Objective - Reproduce the entries exactly.

Data to process -
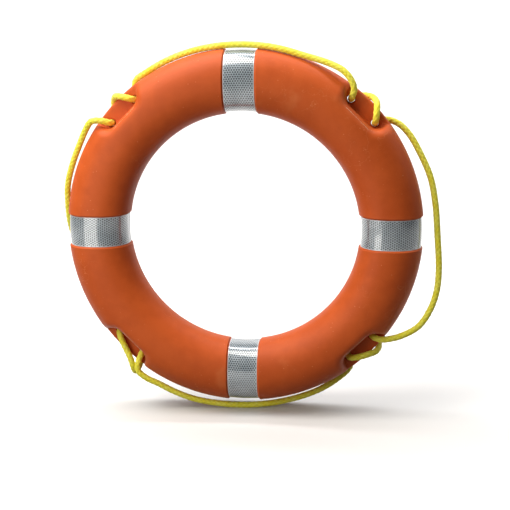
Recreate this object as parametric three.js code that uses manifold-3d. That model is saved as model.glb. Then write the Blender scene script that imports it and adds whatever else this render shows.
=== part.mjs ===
// Ring lifebuoy, 600 mm across: a foam-filled plastic ring with four reflective tapes and a grab line
// that is laced through four moulded lugs. Millimetres, +Z up. The ring's axis is Y, and its front is -Y.
// The origin is on the inside of the ring at the very top, where a bracket hook carries it.
import * as THREE from 'three';
import { mergeVertices } from 'three/addons/utils/BufferGeometryUtils.js';
import Module from 'manifold-3d';

const wasm = await Module();
wasm.setup();

// ---- driving dimensions ----
const OUTER_DIAMETER = 600;
const TUBE_WIDTH = 105;            // across the tube, from the inner to the outer edge
const TUBE_DEPTH = 100;            // along the ring's axis
const TUBE_SQUARENESS = 2.25;      // exponent of the section: 2 is an ellipse
const SHELL_WALL = 3;
const CORE_GAP = 0.3;              // between the shell and its foam core

const TAPE_WIDTH = 50;
const TAPE_THICKNESS = 0.6;
const TAPE_GAP = 0.3;              // under the tape
const TAPE_MARGIN = 1.5;            // bare recess floor on each side of the tape
const RECESS_DEPTH = 3;

const POCKET_DEPTH = 29;           // from the ring's outer edge to the flat bottom of a pocket
const POCKET_FLOOR_LENGTH = 70;
const POCKET_MOUTH_LENGTH = 95;    // where the pocket leaves the ring's outer edge
const POCKET_CORNER = 11;          // rounding between the floor and the sloping ends
const FIN_THICKNESS = 20;
const LUG_HOLE_DIAMETER = 13;
const LUG_HOLE_SPACING = 55;
const LUG_HOLE_HEIGHT = 8.65;      // hole centres above the pocket floor

const FILLER_HOLE = 18;            // diameter
const FILLER_ANGLE = -67.5;        // degrees round the ring, from the right-hand side
const VENT_HOLE = 7;
const VENT_ANGLE = -112.5;
const PLUG_RIM = 5;                // how far a plug's head laps past its hole
const PLUG_HEAD = 2;
const PLUG_GAP = 0.3;
const PLUG_SEAT_DEPTH = 3;         // below the crown of the tube
const PLUG_BORE_DEPTH = 9;         // below the seat
const PLUG_CHAMFER = 0.3;
const BOSS_WALL = 4;               // plastic round and under a plug's seat

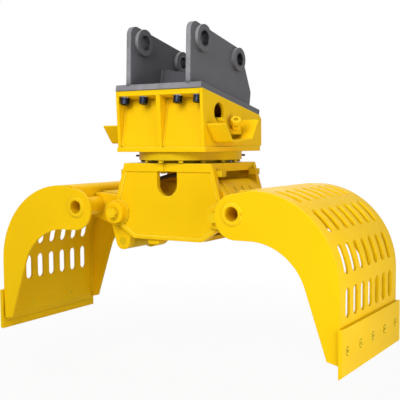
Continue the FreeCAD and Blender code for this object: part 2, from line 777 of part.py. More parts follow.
def frame_top_plate():
    plate = slab(-FRAME_TOP_HALF, FRAME_TOP_HALF, -FRAME_IN, FRAME_IN, FRAME_UNDER, FRAME_TOP_Z)
    holes = ring_bolt_holes(INNER_BOLT_COUNT, INNER_BOLT_PITCH_R, INNER_BOLT_START, FRAME_UNDER, FRAME_TOP_Z)
    return plate.cut(holes + [rod_z(0, 0, ROTOR_R, FRAME_UNDER, FRAME_TOP_Z)])


def frame_outline():
    right = [(x, z, r) for (x, z), r in zip(FRAME_SIDE, (30, 60, 60, 40))]
    left = [(-x, z, r) for x, z, r in right]
    return rounded(left + right[::-1] + [(FRAME_TOP_HALF, FRAME_TOP_Z), (-FRAME_TOP_HALF, FRAME_TOP_Z)],
                   on_xz)


def frame_recess():
    """Shallow sloping recess inside the front plate's rim, and the groove over it."""
    face = Part.Face(frame_outline())
    wires = []
    for inset, level in ((RIM_W, FRAME_FACE), (RIM_W + RIM_SLOPE, FRAME_FACE - RIM_D)):
        wire = face.makeOffset2D(-inset).OuterWire
        wire.translate(V(0, level, 0))
        wires.append(wire)
    recess = Part.makeLoft(wires, True)
    half = FRAME_TOP_HALF + PIVOT_X
    above = slab(-half, half, FRAME_IN, FRAME_FACE + RIM_D, RIM_TOP, FRAME_TOP_Z)
    rings = [rod_y(x, PIVOT_Z, PIVOT_RING_R + RIM_SLOPE, FRAME_IN, FRAME_FACE + RIM_D)
             for x in (-PIVOT_X, PIVOT_X)]
    groove = slab(GROOVE_X0, GROOVE_X1, FRAME_FACE - GROOVE_D, FRAME_FACE, RIM_TOP, FRAME_TOP_Z)
    return [recess.cut([above] + rings), groove]


def frame_plate(front):
    """Front or rear plate; the front one has the arched window."""
    plate = prism(frame_outline(), on_xz, FRAME_IN, FRAME_FACE)
    pivots = [rod_y(x, PIVOT_Z, PIVOT_PIN_R + PIVOT_FIT, FRAME_IN, FRAME_FACE + PIVOT_RING_T)
              for x in (-PIVOT_X, PIVOT_X)]
    rings = [rod_y(x, PIVOT_Z, PIVOT_RING_R, FRAME_FACE, FRAME_FACE + PIVOT_RING_T)
             for x in (-PIVOT_X, PIVOT_X)]
    plate = plate.fuse(rings).cut(pivots)
    if not front:
        return plate.removeSplitter()
    arch_foot = WINDOW_ARCH_Z - WINDOW_HALF
    window = rounded(((-WINDOW_HALF, FRAME_UNDER), (-WINDOW_HALF, arch_foot, WINDOW_HALF),
                      (WINDOW_HALF, arch_foot, WINDOW_HALF), (WINDOW_HALF, FRAME_UNDER)), on_xz)
    opening = prism(window, on_xz, FRAME_IN, FRAME_FACE)
    return mirror_y(plate.cut([opening] + frame_recess()).removeSplitter())


def frame_belly_plate():
    return slab(BELLY_LEFT, BELLY_RIGHT, -FRAME_IN, FRAME_IN, FRAME_FOOT, FRAME_FOOT + BELLY_T)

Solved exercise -
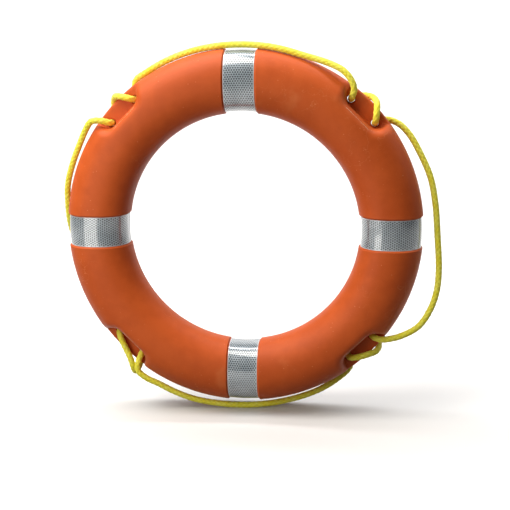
Recreate this object as parametric three.js code that uses manifold-3d. That model is saved as model.glb. Then write the Blender scene script that imports it and adds whatever else this render shows.
=== part.mjs ===
// Ring lifebuoy, 600 mm across: a foam-filled plastic ring with four reflective tapes and a grab line
// that is laced through four moulded lugs. Millimetres, +Z up. The ring's axis is Y, and its front is -Y.
// The origin is on the inside of the ring at the very top, where a bracket hook carries it.
import * as THREE from 'three';
import { mergeVertices } from 'three/addons/utils/BufferGeometryUtils.js';
import Module from 'manifold-3d';

const wasm = await Module();
wasm.setup();

// ---- driving dimensions ----
const OUTER_DIAMETER = 600;
const TUBE_WIDTH = 105;            // across the tube, from the inner to the outer edge
const TUBE_DEPTH = 100;            // along the ring's axis
const TUBE_SQUARENESS = 2.25;      // exponent of the section: 2 is an ellipse
const SHELL_WALL = 3;
const CORE_GAP = 0.3;              // between the shell and its foam core

const TAPE_WIDTH = 50;
const TAPE_THICKNESS = 0.6;
const TAPE_GAP = 0.3;              // under the tape
const TAPE_MARGIN = 1.5;            // bare recess floor on each side of the tape
const RECESS_DEPTH = 3;

const POCKET_DEPTH = 29;           // from the ring's outer edge to the flat bottom of a pocket
const POCKET_FLOOR_LENGTH = 70;
const POCKET_MOUTH_LENGTH = 95;    // where the pocket leaves the ring's outer edge
const POCKET_CORNER = 11;          // rounding between the floor and the sloping ends
const FIN_THICKNESS = 20;
const LUG_HOLE_DIAMETER = 13;
const LUG_HOLE_SPACING = 55;
const LUG_HOLE_HEIGHT = 8.65;      // hole centres above the pocket floor

const FILLER_HOLE = 18;            // diameter
const FILLER_ANGLE = -67.5;        // degrees round the ring, from the right-hand side
const VENT_HOLE = 7;
const VENT_ANGLE = -112.5;
const PLUG_RIM = 5;                // how far a plug's head laps past its hole
const PLUG_HEAD = 2;
const PLUG_GAP = 0.3;
const PLUG_SEAT_DEPTH = 3;         // below the crown of the tube
const PLUG_BORE_DEPTH = 9;         // below the seat
const PLUG_CHAMFER = 0.3;
const BOSS_WALL = 4;               // plastic round and under a plug's seat

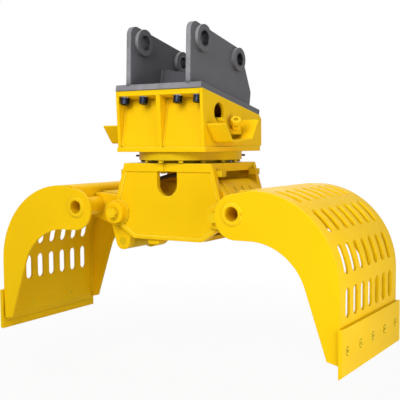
Continue the FreeCAD and Blender code for this object: part 2, from line 777 of part.py. More parts follow.
def frame_top_plate():
    plate = slab(-FRAME_TOP_HALF, FRAME_TOP_HALF, -FRAME_IN, FRAME_IN, FRAME_UNDER, FRAME_TOP_Z)
    holes = ring_bolt_holes(INNER_BOLT_COUNT, INNER_BOLT_PITCH_R, INNER_BOLT_START, FRAME_UNDER, FRAME_TOP_Z)
    return plate.cut(holes + [rod_z(0, 0, ROTOR_R, FRAME_UNDER, FRAME_TOP_Z)])


def frame_outline():
    right = [(x, z, r) for (x, z), r in zip(FRAME_SIDE, (30, 60, 60, 40))]
    left = [(-x, z, r) for x, z, r in right]
    return rounded(left + right[::-1] + [(FRAME_TOP_HALF, FRAME_TOP_Z), (-FRAME_TOP_HALF, FRAME_TOP_Z)],
                   on_xz)


def frame_recess():
    """Shallow sloping recess inside the front plate's rim, and the groove over it."""
    face = Part.Face(frame_outline())
    wires = []
    for inset, level in ((RIM_W, FRAME_FACE), (RIM_W + RIM_SLOPE, FRAME_FACE - RIM_D)):
        wire = face.makeOffset2D(-inset).OuterWire
        wire.translate(V(0, level, 0))
        wires.append(wire)
    recess = Part.makeLoft(wires, True)
    half = FRAME_TOP_HALF + PIVOT_X
    above = slab(-half, half, FRAME_IN, FRAME_FACE + RIM_D, RIM_TOP, FRAME_TOP_Z)
    rings = [rod_y(x, PIVOT_Z, PIVOT_RING_R + RIM_SLOPE, FRAME_IN, FRAME_FACE + RIM_D)
             for x in (-PIVOT_X, PIVOT_X)]
    groove = slab(GROOVE_X0, GROOVE_X1, FRAME_FACE - GROOVE_D, FRAME_FACE, RIM_TOP, FRAME_TOP_Z)
    return [recess.cut([above] + rings), groove]


def frame_plate(front):
    """Front or rear plate; the front one has the arched window."""
    plate = prism(frame_outline(), on_xz, FRAME_IN, FRAME_FACE)
    pivots = [rod_y(x, PIVOT_Z, PIVOT_PIN_R + PIVOT_FIT, FRAME_IN, FRAME_FACE + PIVOT_RING_T)
              for x in (-PIVOT_X, PIVOT_X)]
    rings = [rod_y(x, PIVOT_Z, PIVOT_RING_R, FRAME_FACE, FRAME_FACE + PIVOT_RING_T)
             for x in (-PIVOT_X, PIVOT_X)]
    plate = plate.fuse(rings).cut(pivots)
    if not front:
        return plate.removeSplitter()
    arch_foot = WINDOW_ARCH_Z - WINDOW_HALF
    window = rounded(((-WINDOW_HALF, FRAME_UNDER), (-WINDOW_HALF, arch_foot, WINDOW_HALF),
                      (WINDOW_HALF, arch_foot, WINDOW_HALF), (WINDOW_HALF, FRAME_UNDER)), on_xz)
    opening = prism(window, on_xz, FRAME_IN, FRAME_FACE)
    return mirror_y(plate.cut([opening] + frame_recess()).removeSplitter())


def frame_belly_plate():
    return slab(BELLY_LEFT, BELLY_RIGHT, -FRAME_IN, FRAME_IN, FRAME_FOOT, FRAME_FOOT + BELLY_T)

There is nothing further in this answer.